Her success relies on her fresh approach to the mystery genre as well as her attention to creating well-rounded characters, something her editor loved about her books from the very beginning. Readers from all cultures can connect with her gutsy private investigator Lola Cruz. “You don’t have to be Latina to like her, and you don’t have to not be Latina to like her,” says Toni Plummer, Melissa’s first editor on the Lola series. “She’s relatable to anybody.” Just like Melissa.
The house is quiet as she walks through the living room, looking for a good place for an upcoming photo shoot. She pauses to ruffle her teenage son’s hair as he sits reading on the couch. The light streaming in from the windows highlights pieces of what she loves most, including a framed watercolor painting of Our Lady of Guadalupe by her mother showcasing the Mexican side of family. Melissa works hard to instill those traditions in her children, but she is equally proud of her Texas family, whose sewn and quilted creations hang in her home and in museums across the state. In many ways, Melissa is like the area in which she lives – half Texan and half Latina. With no need to choose one culture or the other, both flourish.
[just the facts]
New books by Melissa Bourbon Ramirez:
Bare-Naked Lola: The latest in the Lola Cruz Mysteries (out now).
Deadly Patterns: The third installment in the Magical Dressmaking Mysteries (due October 2012).
A Deadly Sacrifice: The first in her new romantic suspense series based on Mexican Legends (due late 2012).
The Tricked-Out Toolbox: A roadmap for the publishing world – great for new authors.
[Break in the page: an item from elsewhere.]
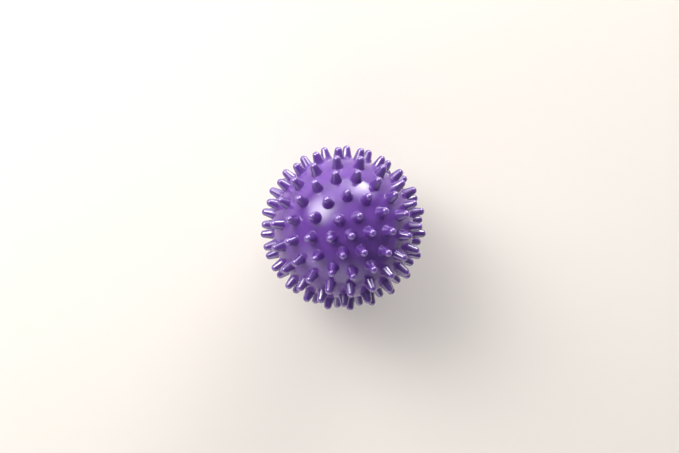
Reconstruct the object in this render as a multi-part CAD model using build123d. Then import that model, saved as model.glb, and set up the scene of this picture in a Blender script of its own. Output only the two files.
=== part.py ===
from build123d import *
import os
from math import cos, radians, sin, tan

# A spiky massage ball in soft PVC, full of air, with the needle valve that it is inflated through.
# The skin and all its spikes are one moulded piece. The valve is a collar moulded into the skin,
# with a rubber plug held in the collar by its neck and bulb.
#
# Frame, in millimetres: the origin is the ball's centre. +Z points at the mould's closed pole,
# which carries a spike, and -Z at the pole with the valve in place of a spike. The mould parts
# on the plane Z = 0.

# The ball
ball_diameter = 80.0        # over the spike tips
spike_height = 6.0          # above the skin's round surface
wall = 3.0
tip_radius = ball_diameter / 2
body_radius = tip_radius - spike_height
cavity_radius = body_radius - wall

# One spike: a wide round nose, straight sides like a blunt cone's, a root that curves out to meet the
# skin, and a foot in the wall. Heights and depths are from the skin's round surface.
nose_radius = 1.85
side_slope = 12             # degrees between the side and the spike's axis
waist_height = 0.22         # where the side ends and the root begins
flare_radius = 3.05         # where the root ends, just under the skin
flare_depth = 0.17
foot_depth = 1.2

# Rings of spikes on one mould half: tilt from the pole, number of spikes, azimuth of the first
rings = [
    (0, 1, 0),
    (15, 6, 7),
    (31, 12, 4),
    (48, 17, 18),
    (64.5, 19, 3),
    (82, 22, 12.5),
]
# The other half is the same shape turned over, about a level line at this azimuth
turnover_azimuth = 25

# The collar that holds the valve, from the ball's surface inwards
collar_radius = 5.0
collar_depth = 9.0
flange_radius = 7.4
flange_start = 1.6
flange_end = 3.2

# The ring of thicker skin round the collar
boss_radius = 9.6
boss_depth = 5.2
boss_fillet = 1.2

# The plug that seals the valve: a head level with the skin, a neck, and a bulb below it
head_radius = 3.6
head_depth = 1.2
neck_radius = 2.2
neck_depth = 3.8
bulb_radius = 3.3
shoulder_depth = 5.2
bulb_depth = 10.2
bulb_round = 1.5

# The blind channel that takes the inflating needle, and its funnel-shaped mouth
mouth_radius = 1.7
channel_radius = 1.0
mouth_depth = 1.3
channel_depth = 6.6


def level(depth):
    """Height on the valve's axis of a point this far inside the ball's round surface."""
    return depth - body_radius


def turned(corners):
    """The solid that a closed outline of (radius, height) corners sweeps round the Z axis."""
    outline = Polyline(*corners, close=True)
    return revolve(Plane.XZ * make_face(outline), Axis.Z)


def spike():
    """One spike on the +Z axis, with its foot sunk into the wall."""
    slope = radians(side_slope)
    tip = (0, tip_radius)
    shoulder_radius = nose_radius * cos(slope)
    shoulder_height = tip_radius - nose_radius * (1 - sin(slope))
    side_height = shoulder_height - body_radius - waist_height
    shoulder = (shoulder_radius, shoulder_height)
    waist = (shoulder_radius + side_height * tan(slope), body_radius + waist_height)
    flare = (flare_radius, body_radius - flare_depth)
    foot = (flare_radius, body_radius - foot_depth)
    foot_centre = (0, body_radius - foot_depth)
    nose = TangentArc(tip, shoulder, tangent=(1, 0))
    side = Line(shoulder, waist)
    root = TangentArc(waist, flare, tangent=side % 1)
    rest = Polyline(flare, foot, foot_centre, tip)
    return revolve(Plane.XZ * make_face([nose, side, root, rest]), Axis.Z)


def half_ball_sites():
    """Tilt and azimuth of every spike on the half round the +Z pole."""
    sites = []
    for tilt, count, first in rings:
        for index in range(count):
            sites.append((tilt, first + index * 360 / count))
    return sites


def spike_sites():
    """Every spike on both halves. The turned-over half has the valve where its pole spike was."""
    upper = half_ball_sites()
    lower = [(180 - tilt, 2 * turnover_azimuth - azimuth) for tilt, azimuth in upper if tilt > 0]
    return upper + lower


def spiky_solid():
    """The ball's outside as a solid: a sphere with a spike at every site."""
    one = spike()
    spikes = [Rot(0, 0, azimuth) * Rot(0, tilt, 0) * one for tilt, azimuth in spike_sites()]
    return Sphere(body_radius).fuse(*spikes)


def air_space():
    """The hollow inside the skin, which goes round the thicker ring at the valve."""
    boss = turned([
        (0, -body_radius),
        (boss_radius, -body_radius),
        (boss_radius, level(boss_depth)),
        (0, level(boss_depth)),
    ])
    rim = boss.edges().group_by(Axis.Z)[-1]
    return Sphere(cavity_radius) - fillet(rim, boss_fillet)


def collar_outline():
    """The valve collar's outer shape, a stepped round block level with the ball's surface."""
    block = turned([
        (0, -body_radius),
        (collar_radius, -body_radius),
        (collar_radius, level(flange_start)),
        (flange_radius, level(flange_start)),
        (flange_radius, level(flange_end)),
        (collar_radius, level(flange_end)),
        (collar_radius, level(collar_depth)),
        (0, level(collar_depth)),
    ])
    return block & Sphere(body_radius)


def plug_outline():
    """The plug's outer shape: head, neck, and a bulb that swells below the neck."""
    block = turned([
        (0, -body_radius),
        (head_radius, -body_radius),
        (head_radius, level(head_depth)),
        (neck_radius, level(head_depth)),
        (neck_radius, level(neck_depth)),
        (bulb_radius, level(shoulder_depth)),
        (bulb_radius, level(bulb_depth)),
        (0, level(bulb_depth)),
    ])
    end = block.edges().group_by(Axis.Z)[-1]
    return fillet(end, bulb_round) & Sphere(body_radius)


def needle_channel():
    """The funnel mouth and the blind hole that the needle goes down."""
    return turned([
        (0, -body_radius),
        (mouth_radius, -body_radius),
        (channel_radius, level(mouth_depth)),
        (channel_radius, level(channel_depth)),
        (0, level(channel_depth)),
    ])


def ball_skin():
    return spiky_solid() - air_space() - collar_outline()


def valve_collar():
    bulb_room = turned([
        (0, level(shoulder_depth)),
        (bulb_radius, level(shoulder_depth)),
        (bulb_radius, level(collar_depth)),
        (0, level(collar_depth)),
    ])
    return collar_outline() - plug_outline() - bulb_room


def valve_plug():
    return plug_outline() - needle_channel()


def main():
    os.makedirs("parts", exist_ok=True)
    nodes = {
        "ball_skin": ball_skin(),
        "valve_collar": valve_collar(),
        "valve_plug": valve_plug(),
    }
    for name, solid in nodes.items():
        export_step(solid, os.path.join("parts", name + ".step"))


main()
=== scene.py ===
from math import asin, atan2, ceil, cos, pi, radians, sin, sqrt

import bpy
import numpy as np
from mathutils import Matrix, Vector
from mathutils.geometry import delaunay_2d_cdt

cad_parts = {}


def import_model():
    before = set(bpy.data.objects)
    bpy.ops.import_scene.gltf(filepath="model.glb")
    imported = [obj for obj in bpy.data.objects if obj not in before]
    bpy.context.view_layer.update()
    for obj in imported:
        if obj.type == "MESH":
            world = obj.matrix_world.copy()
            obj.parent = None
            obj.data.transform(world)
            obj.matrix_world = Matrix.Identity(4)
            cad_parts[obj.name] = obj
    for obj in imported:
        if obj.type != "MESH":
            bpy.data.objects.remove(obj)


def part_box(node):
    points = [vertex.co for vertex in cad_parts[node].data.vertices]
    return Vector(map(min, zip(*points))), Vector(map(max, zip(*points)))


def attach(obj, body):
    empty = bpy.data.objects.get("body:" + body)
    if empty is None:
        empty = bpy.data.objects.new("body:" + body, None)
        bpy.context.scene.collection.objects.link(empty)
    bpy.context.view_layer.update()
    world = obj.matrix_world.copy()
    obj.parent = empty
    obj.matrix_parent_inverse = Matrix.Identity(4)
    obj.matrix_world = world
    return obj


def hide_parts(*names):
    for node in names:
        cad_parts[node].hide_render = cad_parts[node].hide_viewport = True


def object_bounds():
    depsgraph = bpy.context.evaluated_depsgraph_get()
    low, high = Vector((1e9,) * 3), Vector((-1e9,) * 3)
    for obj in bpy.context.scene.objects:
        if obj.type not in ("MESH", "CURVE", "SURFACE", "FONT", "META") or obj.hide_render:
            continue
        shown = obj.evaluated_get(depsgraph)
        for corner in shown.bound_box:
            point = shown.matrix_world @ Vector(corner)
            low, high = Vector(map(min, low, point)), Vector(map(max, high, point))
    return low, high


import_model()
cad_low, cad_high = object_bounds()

# A spiky massage ball in glossy purple PVC, with its inflating valve at the lower pole.
# Lengths are in millimetres, in the frame's axes with the origin at the ball's centre, until a
# mesh is made. The floor, the lights and the camera are in metres.
MM = 0.001

# ---------------------------------------------------------------- the ball's driving dimensions
SPIKE_HEIGHT = 6.0
WALL = 3.0
TIP_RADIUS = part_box("ball_skin")[1].z / MM
BODY_RADIUS = TIP_RADIUS - SPIKE_HEIGHT
CAVITY_RADIUS = BODY_RADIUS - WALL

# One spike: a round nose, a straight side like a blunt cone's, and a root that curves onto the skin
NOSE_RADIUS = 1.85
NOSE_TURN = radians(78)         # how far the nose arc turns from the tip to the side
ROOT_ROUND = 0.5
PATCH_RADIUS = 3.4              # the skin round each spike that belongs to the spike's own grid
NOSE_STEPS, SIDE_STEPS, ROOT_STEPS, PATCH_STEPS = 8, 3, 4, 2
SPIKE_SEGMENTS = 28

# How much one spike differs from the next, as soft moulded spikes do
SEED = 41
HEIGHT_SPREAD = (0.004, 0.022)  # share of its height that a spike is short by
LEAN = radians(1.1)

# Rings of spikes on one mould half: tilt from the pole, number of spikes, azimuth of the first
RINGS = [(0, 1, 0), (15, 6, 7), (31, 12, 4), (48, 17, 18), (64.5, 19, 3), (82, 22, 12.5)]
TURNOVER_AZIMUTH = 25

# The skin between the spikes, and how far its points keep from other rows and from spikes' patches
FILL_SPACING = 1.35
ROW_CLEARANCE = 0.6 * FILL_SPACING
PATCH_CLEARANCE = 0.55 * FILL_SPACING

# The mould's seam, a fine ridge on the plane Z = 0, and the rows of points that carry it
SEAM_HEIGHT, SEAM_WIDTH = 0.09, 0.16
SEAM_ROWS = (0.0, 0.09, 0.18, 0.30, 0.48, 0.8)
SEAM_DENSITY = 1.6              # times as many points along a row as between the spikes

# Slight waves in the moulded wall, which fade out towards the valve between two radii
SHORT_SWELL, LONG_SWELL = 9.0, 17.0
SWELL_HEIGHT = 0.035            # of a long wave
WAVES_PER_LENGTH = 7
SWELL_START, SWELL_FULL = 5.6, 9.0

# The valve: seat in the skin, collar, plug
LATHE_SEGMENTS = 96
COLLAR_RADIUS, FLANGE_RADIUS = 5.0, 7.4
FLANGE_START, FLANGE_END, COLLAR_DEPTH = 1.6, 3.2, 9.0
BOSS_RADIUS, BOSS_DEPTH, BOSS_ROUND = 9.6, 5.2, 1.2
HEAD_RADIUS, HEAD_DEPTH = 3.6, 1.2
NECK_RADIUS, NECK_DEPTH = 2.2, 3.8
BULB_RADIUS, SHOULDER_DEPTH, BULB_DEPTH, BULB_ROUND = 3.3, 5.2, 10.2, 1.5
MOUTH_RADIUS, CHANNEL_RADIUS, MOUTH_DEPTH, CHANNEL_DEPTH = 1.7, 1.0, 1.3, 6.6
LIP_ROUND = 0.3
EDGE_ROUND = 0.18
CORNER_STEPS = 4
CAVITY_STEPS = 34


# ---------------------------------------------------------------- the spike's outline
def arc_points(centre, radius, start, end, steps):
    """Points and outward normals on an arc of angles from the axis, as rows of (radius, height)."""
    angles = np.linspace(start, end, steps + 1)
    normals = np.stack([np.sin(angles), np.cos(angles)], axis=1)
    return centre + radius * normals, normals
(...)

Read more about Melissa: Visit her website: misaramirez.com. Yep, “Misa.” Curious how she got the nickname? “The Misa came from the Chinese cooks at the Orange Hut, a restaurant I worked at during college. They couldn’t quite say Missy, my nickname since childhood, and it came out Misa.” They called her “chicken legs” in Chinese, too. “Small favor that one didn’t stick!” she laughs.